Match: Opdracht

Opdracht niveau 2 | Spanning

Titel Match
Niveau boek niveau 1
Opdracht niveau 2 | Spanning
Studielast 2 uur
Werkvorm individueel
Focus spanningsopbouw
Je leert over spanning en spanningsopbouw in een verhaal.
Gemaakt door Jan Erik Grezel

Match heeft drie verhaallijnen. Elke lijn heeft zijn eigen spanningsboog. Je kunt in de Literaire theorie (aan het eind van deze opdracht) meer lezen over de manieren waarop schrijvers spanning in een verhaal kunnen brengen.

A

  1. Noem twee boeken, films of series die je heel spannend vond. Wat maakte dat die boeken, films of series zo spannend waren?
  2. Heb jij Match als een spannend boek ervaren? Zo ja, wat zorgde voor de spanning? Zo nee, waar lag dat aan?
  3. Had jij misschien nog meer spanning in het boek willen ervaren? Hoe zou de schrijver dat erin hebben moeten brengen?


B

  1. Noteer welke drie verhaallijnen het boek heeft.
  2. Welke personages spelen in elke lijn de belangrijkste rol?
  3. Welke gebeurtenissen of omstandigheden zorgen binnen elk van de lijnen voor spanning? Je kunt je antwoord formuleren als een vraag, bijvoorbeeld: Waarom gaat Jabbar …?


C

Lees de Literaire theorie aan het eind van deze opdracht.

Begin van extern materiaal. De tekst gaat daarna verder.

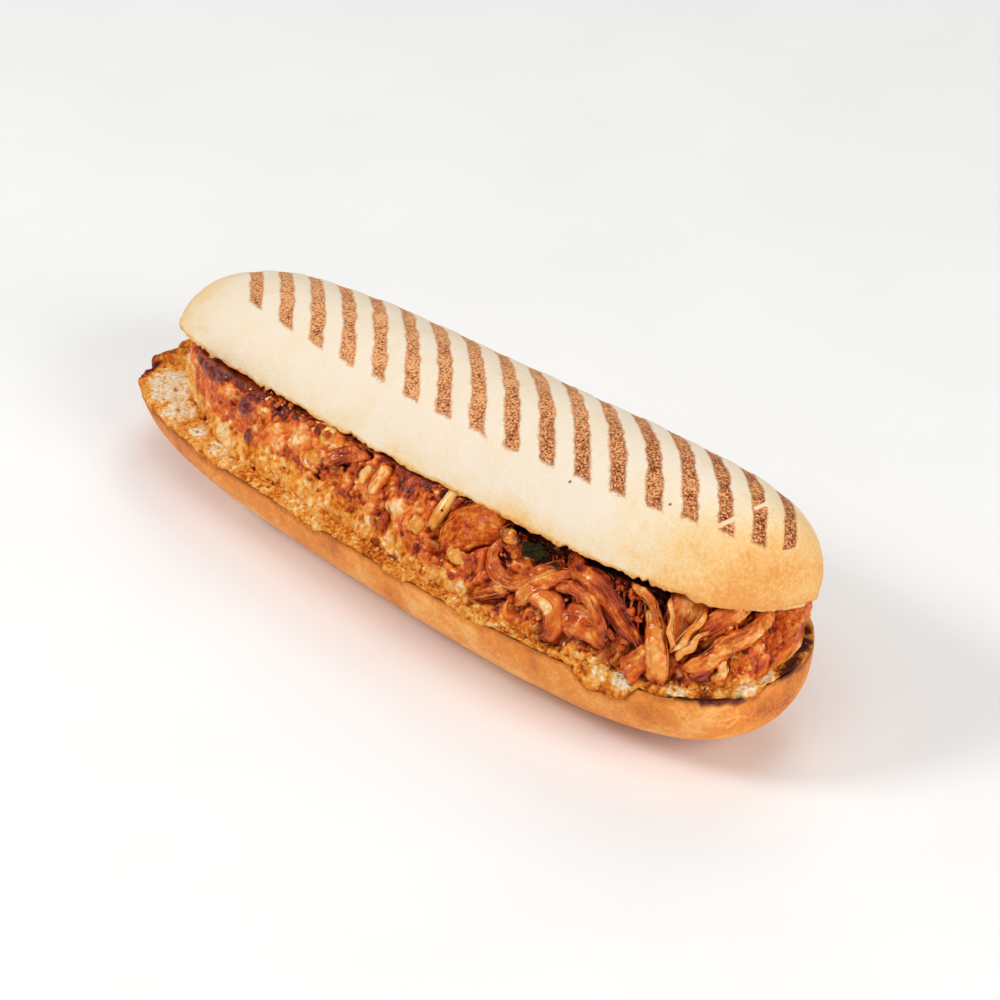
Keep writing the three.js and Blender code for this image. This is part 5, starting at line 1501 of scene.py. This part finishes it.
bar_noise = add_node(tree, "TexNoise", {"Vector": place, "Scale": 160.0, "Detail": 2.0})
scorch = add_node(tree, "Math", {0: bar_noise, 1: 0.3, 2: scorch_noise}, operation="MULTIPLY_ADD")
scorch = mottle(tree, scorch, masks["reach"], -0.04, 0.0, span=(0.1, 0.9))
scorch = add_node(tree, "Math", {0: masks["scorched"], 1: -0.07, 2: scorch}, operation="MULTIPLY_ADD")
bar_colour = add_node(tree, "ValToRGB", {"Fac": scorch},
    stops=[(0.43, "#5C1E0E"), (0.52, "#99491E"), (0.60, "#C67B42"), (0.71, "#EFB27A")])
inside = mottle(tree, masks["reach"], scorch_noise, -0.5, 0.5, span=(0.25, 0.75))
inside = mottle(tree, inside, bar_noise, -0.6, 0.5, span=(0.25, 0.75))
inside = add_node(tree, "MapRange", {"Value": inside, "From Min": -0.3, "From Max": 0.25})
crumb_colour = add_node(tree, "ValToRGB", {"Fac": fine},
    stops=[(0.3, "#DD9A48"), (0.5, "#EDBF80"), (0.7, "#F5DAAE")])
layers = [(inside, bar_colour), (masks["on_cut"], crumb_colour)]
for spot in LID_SPECKS:
    gap = add_node(tree, "VectorMath", {0: place, 1: tuple(value * MM for value in spot)},
        operation="DISTANCE")
    burnt = add_node(tree, "MapRange", {"Value": gap, "From Min": 0.0002, "From Max": 0.0006,
        "To Min": 1.0, "To Max": 0.0})
    layers.append((burnt, linear("#5A3C28")))
colour = cream
for share, other in layers:
    colour = add_node(tree, "Mix", {0: share, 6: colour, 7: other}, data_type="RGBA")
bloom = add_node(tree, "Bump", {"Height": fine, "Strength": 0.5, "Distance": 0.0005})
finish_material(tree, {"Base Color": colour, "Roughness": 0.7, "Specular IOR Level": 0.3, "Normal": bloom,
    "Subsurface Weight": 0.1, "Subsurface Radius": (1.0, 0.6, 0.35), "Subsurface Scale": 0.0015})
lid = piece_from_rings("bread_lid_crust", lid_to_roll(lid_grid), lid_material, on_cut=on_cut, reach=reach,
    golden=golden, scorched=scorched)
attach(lid, "root")
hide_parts("bread_lid")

  1. Bekijk nog eens wat je bij B3 genoteerd hebt.
    Noteer bij minimaal drie gebeurtenissen of omstandigheden welke manier de schrijver gebruikt om in die gevallen spanning in het verhaal te brengen of te houden. Kies zo mogelijk uit de zes technieken.
    [Een voorbeeld: Aan het eind van het eerste deel dat Lola heet, staat (blz. 38): “… pas toen ze echt rond ging kijken, viel haar op dat er iemand was die haar elke pauze, de hele pauze, in de gaten hield. Het was een jongen en hij zat bij haar in de klas. En een beetje tokkelen op haar gitaar in de berging van de gymzaal deed de rest.”
    Je hebt wel een idee wie die jongen is, maar de schrijver houdt dat nog even voor zich. Ook wat dat tokkelen op de gitaar voor effect heeft, is niet helemaal duidelijk, maar het maakt het wel spannend. Wat zou er gaan gebeuren tussen Lola en ‘die jongen’? Deze spanning hoort bij de verhaallijn ‘Jim-Lola’. De toenadering tussen die twee verloopt langzaam. Bovendien speelt Jabbar hierbij een rol, althans in het hoofd van Jim.]
  2. Zijn er in het verhaal nog andere manieren gebruikt?

 
D

Herlees het intro: de eerste anderhalve bladzijde van het boek.

  1. Hoe zorgt dit intro voor extra spanning aan het begin van het verhaal?
  2. Zou het kunnen dat het intro ook iets van de spanning wegneemt? Zo ja, hoe dan? 

 

Literaire theorie: spanning

Je kent het wel: iemand vertelt over een bijzondere gebeurtenis en je hangt aan zijn of haar lippen. Als jij het verhaal vervolgens navertelt aan iemand anders, is het lang zo spannend niet meer. Vertellen, en vooral spánnend-vertellen is een kunst. Of een kunstje. Dat kun je leren. Je moet voor een goede opbouw zorgen, niet meteen de uitkomst vertellen en afwisseling brengen. Dat laatste kan door je verhaal even te onderbreken en een zijpaadje in te gaan. Dat paadje leidt later toch weer naar de kern van het verhaal.
Een goed verhaal spoort de lezer aan om verder te lezen. Spanning is daarbij vaak de motor. Wat gaat er gebeuren? Wie heeft het gedaan? Krijgen ze elkaar? Dat zijn een paar simpele vragen die ervoor zorgen dat je als lezer door de hoofdstukken vliegt.
Er zijn verschillende technieken om spanning in een verhaal te brengen.

  1. Het poppenkasteffect: jij weet als lezer meer dan de (hoofd)personen in het verhaal.
  2. De cliffhanger: een hoofdstuk eindigt op een spannend moment, het volgende hoofdstuk is een zijpad.
  3. Het vraagteken: het verhaal roept vragen op die je snel beantwoord wilt zien, maar dat gebeurt pas later.
  4. De vooruitwijzing: iets in het verhaal wijst op een mogelijke gebeurtenis of ontwikkeling in de toekomst.
  5. De suggestie: je neemt iets voor waar aan (“Die dakloze zal wel de dader zijn”), wat het niet blijkt te zijn.
  6. Het uitstel: de afloop van het verhaal wordt tot de laatste zin op de laatste bladzijde bewaard.